How to Prepare for the End of the World on May 21

May 20, 2011  |  

 

 

A fella told me the world is ending on Saturday, so I told him to have unprotected sex with a stripper from Sin City. Why not, the world is ending, what’s it gonna hurt? I’m personally looking forward to the world ending a little more than most because I’m really tired of these student loan collectors calling my cell phone/job phone and emailing me threatening to garnish my wages. I heard Sallie Mae text messages people, I can’t get with that!

Pardon my sarcasm, listen if you really believe the world is going to end I need you to do these three things:

1.) Get fresh
Go to the mall and buy yourself something super expensive, because if you’re gonna die you need to be stunting like Weezy F. Baby. Ladies make sure you get some new Louboutins and cut the line at salon. Baby you got to be fresh!
2. Do something wild
Hey “something wild” is different for everybody. Maybe you want to go all out an have a threesome laying on a polar bear rug or go to the tallest skyscraper in your city and make love in front of the windows. Go streaking in the middle of the city.  Get naked baby, dance! Maybe you could do something like go skydiving. I mean, jumping out of a plane is pretty wild. These are just suggestions but I want you to do whatever you feel is wild for the night, just don’t get arrested. No one wants to spend their last night alive in jail.

3. Repent
The world is ending, you have to at least show some remorse for this crazy life you’ve lived. And you’re fresh to death so at least you’re coming to God in style (not that God cares). If you believe in the Mayans, be careful, they have been known to kick people down the stairs.  Repent. Repent. Repent!
No but seriously the Bible says:

“No man knoweth the time nor the hour” so….

Forgive me, I’m a Christian but in good conscience I cant get with the self proclaimed prophets and Jesus freaks and their alleged divine wisdom about the ending of the world this coming Saturday. I was out of the loop until I saw a Winnebago that read “God kills” quoting scripture telling anyone who had eyes that the world would be destroyed on May 21. In true black person fashion I’m more worried about the two bbqs I have to attend on Saturday rather than a massive earthquake that’s going to devastate the world as we know it. I thought the world was supposed to end in 2012, well before that it was 2006 and we all remember Y2K.
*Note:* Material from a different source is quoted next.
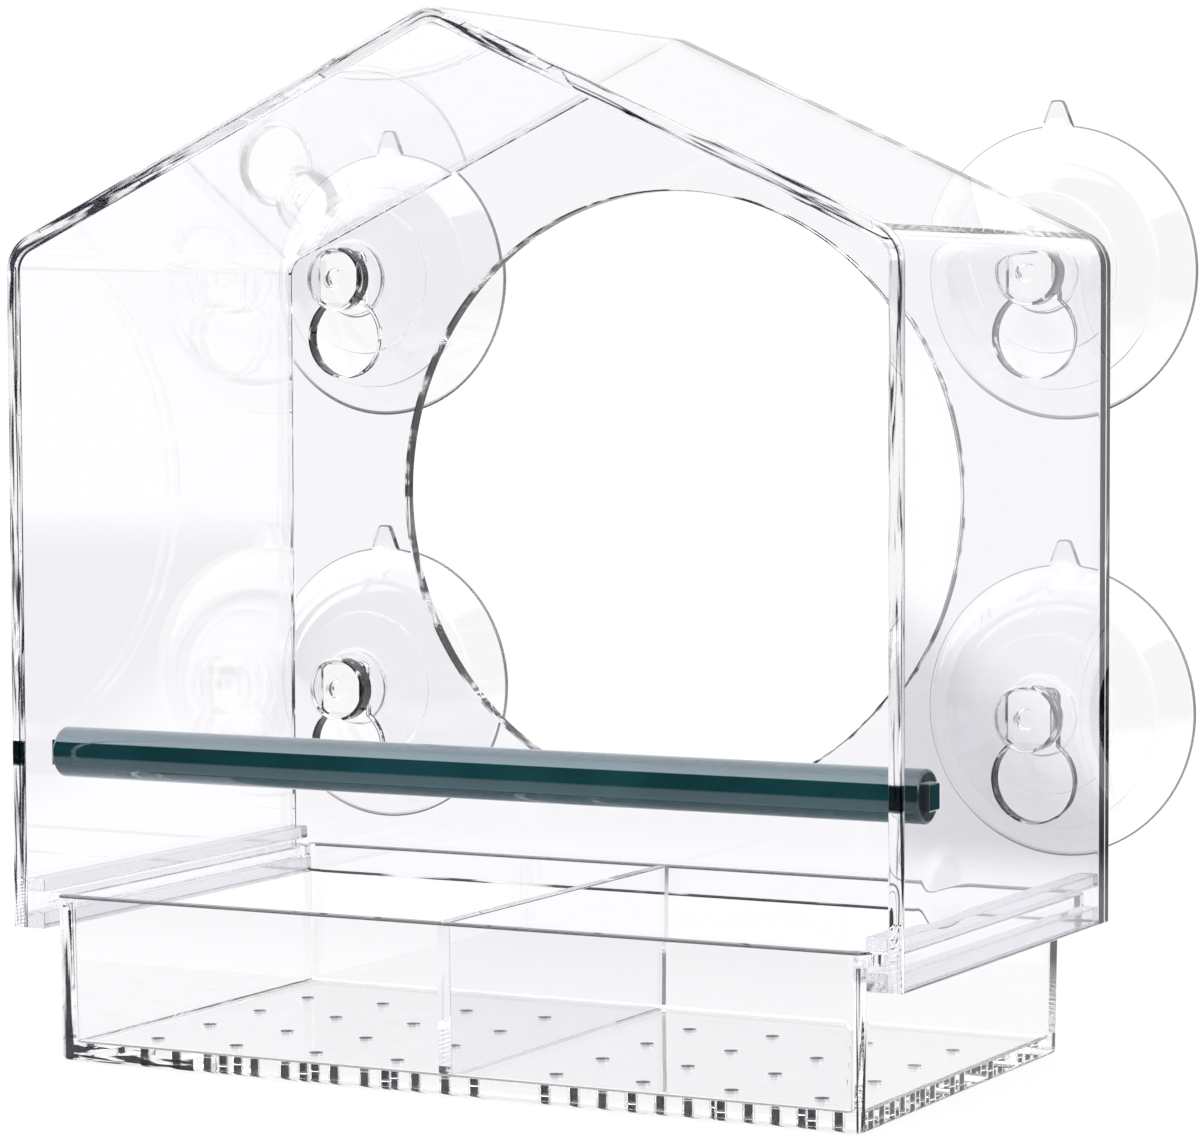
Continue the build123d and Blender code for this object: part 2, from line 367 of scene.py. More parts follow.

Not to mention for the biblical scholars out there, if the end of the world really is Saturday it wouldn’t be “the end”, it would just start the season of torment. I think my confusion lies in all of the mixed messages of this catastrophe that’s supposed to be upon us. Is Jesus coming back or is it the Mayans prediction? Is Nostradamus saying this or the Winnebago man who would have me hanging with his cult drinking the kool-aid with plans that a comet was going to take us to Mars.
When you wake up on Sunday, call your credit card company and report the card stolen. It’s going to take a few weeks and a thorough investigation before you can get your money back but more than likely you’ll get your money back. Thank God you didn’t do anything dumb enough to get arrested, because if you did you would be sitting in a prison until Monday morning waiting to see the judge , possibly missing work. And don’t forget that while you were repenting you told the Lord all the things you were never going to do again. I guess the world really did end for you. That sucks!

So, ummmm..what are your Saturday plans?